Goal:
Up to and including the line with "set stands on.", reproduce the listing below exactly, beginning at its first line.

----- Available data -----

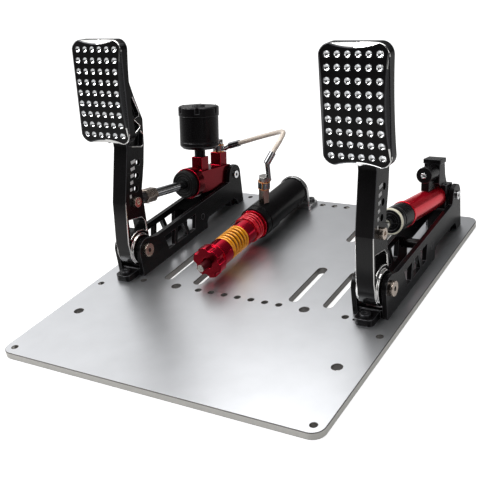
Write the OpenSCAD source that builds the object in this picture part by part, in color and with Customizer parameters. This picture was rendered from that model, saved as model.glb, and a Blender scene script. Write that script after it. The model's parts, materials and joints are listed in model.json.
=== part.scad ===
// Sim racing pedal set: a brake pedal with its master cylinder, a throttle pedal with its damper,
// and a pressure unit between them, all on one base plate.
// +X is the driver's right, +Y points away from the driver and +Z is up.
// The origin lies under the middle of the base plate, on the surface that the set stands on.

/* [Base plate] */
// Width of the base plate
plate_w = 400; // [390:2:460]
// Depth of the base plate
plate_d = 468; // [464:2:540]
// Thickness of the base plate
plate_t = 8; // [7:0.5:12]
// Corner radius of the base plate
plate_corner_r = 14; // [4:1:20]
// Radius of the corner mounting holes
mount_hole_r = 3.5; // [2.5:0.25:4.5]
// Distance between the mounting holes across the plate
mount_span_x = 376; // [370:2:380]
// Distance between the mounting holes along the plate
mount_span_y = 153.5; // [130:0.5:170]
// Distance from the front edge to the first mounting holes
mount_inset = 12; // [8:1:20]
// Width of the adjusting slots
slot_w = 11.5; // [8:0.5:14]
// Length of the adjusting slots
slot_len = 84; // [60:1:84]
// Pitch of the row of small holes
row_pitch = 18.5; // [14:0.5:20]

/* [Frames] */
// Distance from the middle of the set to the middle of each pedal
pedal_x = 163.5; // [150:0.5:166]
// Gap between the two side plates of a frame
frame_gap = 29; // [28.8:0.1:34]
// Thickness of a side plate
side_t = 6; // [4:0.5:7]
// Distance from the front edge of the base plate to the pivots
pivot_inset = 213; // [205:1:225]
// Height of the pivots over the base plate
pivot_h = 31; // [28:0.5:36]
// Distance from the pivots to the rear pins
wheelbase = 219; // [212:1:222]
// Height of the rear pins over the base plate
pin_h = 46; // [44:0.5:54]
// Radius of the rounded nose round a pivot
nose_r = 15; // [13:0.5:18]
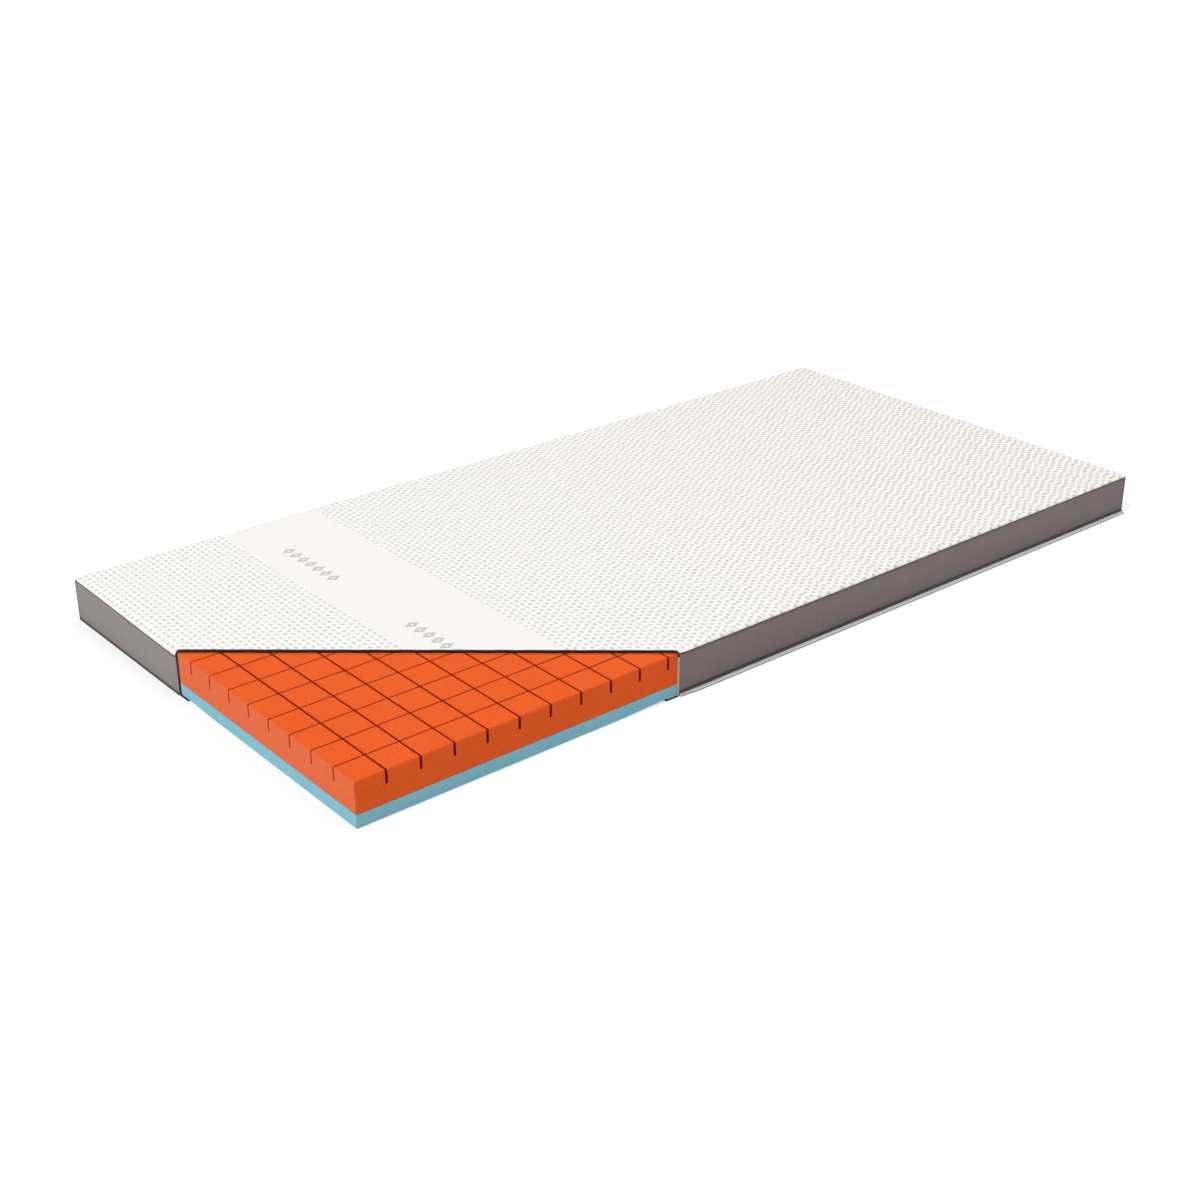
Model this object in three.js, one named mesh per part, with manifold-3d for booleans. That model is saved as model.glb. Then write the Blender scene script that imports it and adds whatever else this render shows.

-----

Solution:
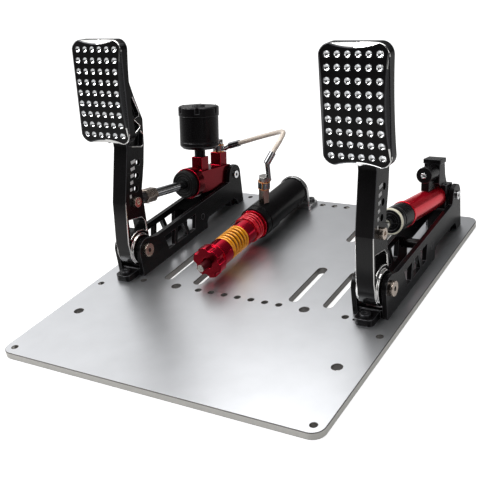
Write the OpenSCAD source that builds the object in this picture part by part, in color and with Customizer parameters. This picture was rendered from that model, saved as model.glb, and a Blender scene script. Write that script after it. The model's parts, materials and joints are listed in model.json.
=== part.scad ===
// Sim racing pedal set: a brake pedal with its master cylinder, a throttle pedal with its damper,
// and a pressure unit between them, all on one base plate.
// +X is the driver's right, +Y points away from the driver and +Z is up.
// The origin lies under the middle of the base plate, on the surface that the set stands on.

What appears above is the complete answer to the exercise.